Stendhal at the dawn of the century

Stendhal’s prophecies are the prophecies of a sphinx turned upside down, of a sphinx that, far from containing secrets, reveals or invents them. The chubby little man with a monk’s fringe, bulging cheeks, and bushy hands opens his book and his path to Proust, and the emaciated man with sunken cheeks enters the grounds that the former had cleared. Where Monsieur Brulard declares that his whole life has been an effort not to take his ideas for reality, Marcel need not worry. He knows that if he invents something, that invention is so organic to reality that to amputate it would be like amputating an arm or half a leg. Stendhal kills his color so that glare does not distort his world. Proust uses the fixed movement of moiré to better mirror reality. Who serves fewer fallacies—whether it is the century that wants to cling, through Stendhal’s eyes, to objectivity as a last resort, or the century that begins by becoming absorbed in a single point, under Proust’s gaze, and then suddenly reconstructs a thick swell of reality—is something that we, as long as we are servants of the first half of the century, cannot discern. Stendhal did not manage to be truthful; his objectivity, mixed with contained passion, appears cold and sure.

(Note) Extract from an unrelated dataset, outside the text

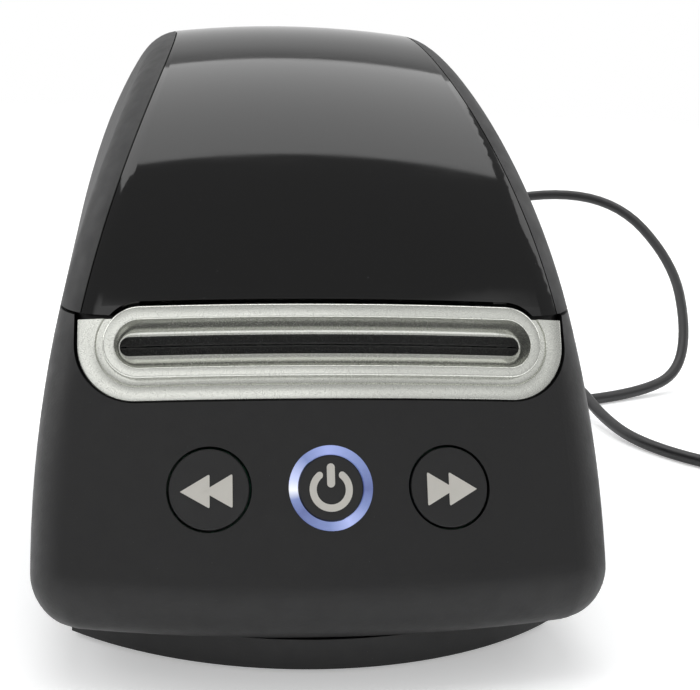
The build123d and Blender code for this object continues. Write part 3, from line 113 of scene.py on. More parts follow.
class Shader:
    """A material's node tree with short calls for the nodes that the finishes share."""

    def __init__(self, name: str) -> None:
        """Starts a material with a Principled shader and object coordinates.

        Args:
            name: Name of the material.
        """
        self.material = bpy.data.materials.new(name)
        self.material.use_nodes = True
        self.nodes = self.material.node_tree.nodes
        self.links = self.material.node_tree.links
        self.nodes.clear()
        self.output = self.nodes.new("ShaderNodeOutputMaterial")
        self.principled = self.nodes.new("ShaderNodeBsdfPrincipled")
        self.links.new(self.principled.outputs["BSDF"], self.output.inputs["Surface"])
        self.coords = self.nodes.new("ShaderNodeTexCoord").outputs["Object"]
        self.height: bpy.types.NodeSocket | None = None

    def set(self, **values: object) -> None:
        """Sets sockets of the Principled shader; underscores stand for spaces."""
        for key, value in values.items():
            self.principled.inputs[key.replace("_", " ")].default_value = value

    def stretched(self, scale: Point, centre: Point = (0.0, 0.0, 0.0)) -> bpy.types.NodeSocket:
        """Object coordinates centred on a point and scaled.

        Args:
            scale: Scale along each axis.
            centre: Point in the row frame that becomes the origin.

        Returns:
            The vector socket.
        """
        node = self.nodes.new("ShaderNodeMapping")
        node.inputs["Location"].default_value = [-c * s for c, s in zip(centre, scale)]
        node.inputs["Scale"].default_value = scale
        self.links.new(self.coords, node.inputs["Vector"])
        return node.outputs["Vector"]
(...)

But his objective is undermined by a small error: at the dawn of the century, reality could no longer be flayed without a trembling gesture. By protecting its last contours, he safeguarded consciousness—contained within it as in a case—from imminent collapse. What he was determined to hide, the very structure or summit harmony of his soul, was, for reality, the exorcism cast upon the monstrous presence that was already undermining it. When Stendhal wants to reduce a cathedral to its precise measurements of number and dimension, he throws, only with stammering knowledge, the strongest spear. Reality, on the other hand, could no longer exorcise itself from the burden that all the sentimentality and anarchic “inner life” had accumulated on top of it. Objects—a passion or a hatband; a feeling or a marshal’s mustache—melt into any environment with the same vague precision that atomizes and disperses a solid bottle of perfume into the formless air. Under this fog, Stendhal, frowning and restless, sees the ever-elusive, ever-ephemeral reality slip away.